Having established himself as an artist of the highest order, being paid more than any previous Court Painter, Bellotto was called to Dresden in 1747. Here he began to work on his renowned series of views of the city for Augustus III, Elector of Saxony and King of Poland (1696-1763), along with full-scale replicas for the chief minister, Graf Heinrich von Brühl (1700-63). The Elector also commissioned five views of his castle at Königstein, which were never delivered to Augustus III and were later dispersed. This painting depends on a picture from the original series, which is now in Manchester City Art Gallery. Bellotto remained in Dresden until 1758, when he travelled to Vienna and Munich, before returning to Dresden in 1761. His celebrated renderings of the major capitals of Northern Europe, including Dresden, Vienna, Munich and Warsaw, hold an important place in European topographical painting.

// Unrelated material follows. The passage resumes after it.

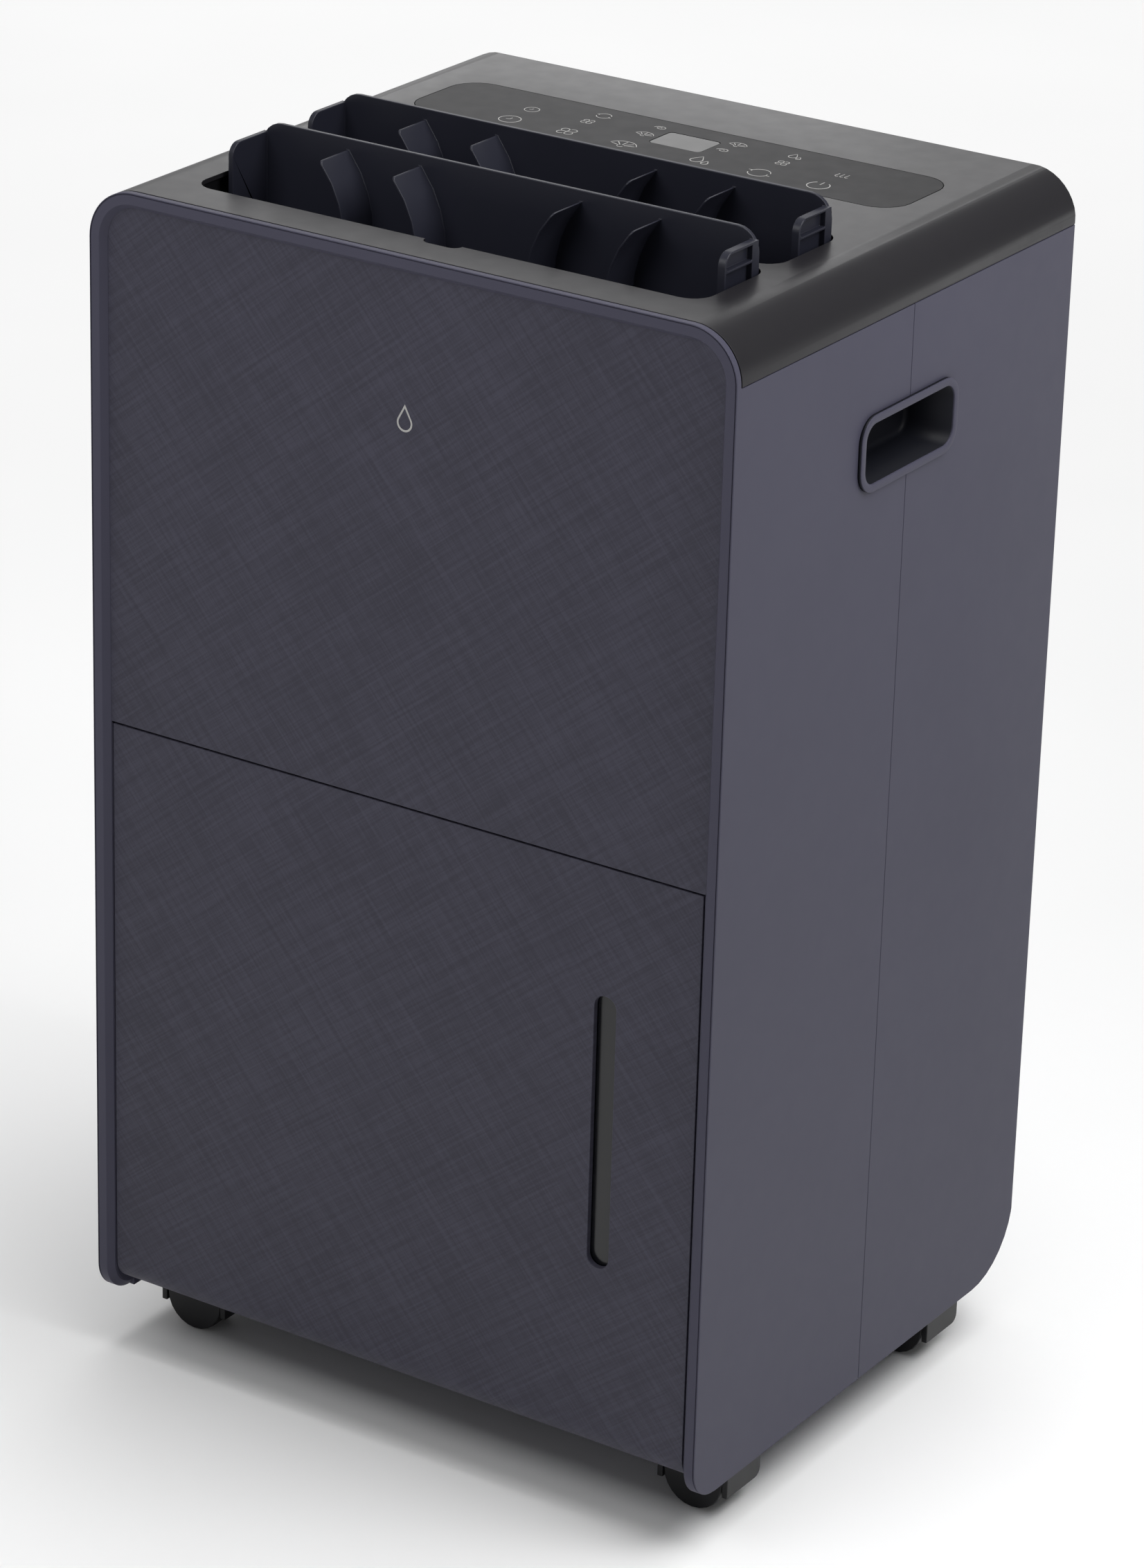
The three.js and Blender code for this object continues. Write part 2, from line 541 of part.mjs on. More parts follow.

The sale also includes a spirited en plein air sketch of Beaching a Boat, Brighton (estimate: £500,000 – 800,000) by John Constable, R.A. (1776-1837), which was used in the preparation for
one of the artist’s famed ‘Six-Footers’ showing Chain Pier, Brighton, exhibited at the Royal Academy in 1827 (London, Tate Britain). The sketch was kept in the artist’s studio until his death in 1837 when it passed to his daughter Isabel, before being offered for sale at Christie’s in 1892. It later formed part of the distinguished Chéramy and Hatvany collections, when it was heralded as anticipating Impressionism in its truth to nature and in the spontaneity of its brushwork.
Edward Lear’s (1812-88) monumental The Forest of Bavella (circa 1878-88; estimate: £600,000-800,000) is also among the highlights. The work is the largest of only three known oil paintings that he executed of the forests of Southern Corsica following his expedition to the island during the winter of 1867-68. It illustrates Lear’s unparalleled skill at capturing a sense of grandeur and an epic depth of scale, with soaring pines, and cavernous ravine set against a mountainous backdrop. Using a combination of vivid, quickly-applied brushstrokes with carefully delineated details, Lear demonstrates his supremacy as a topographical draughtsman.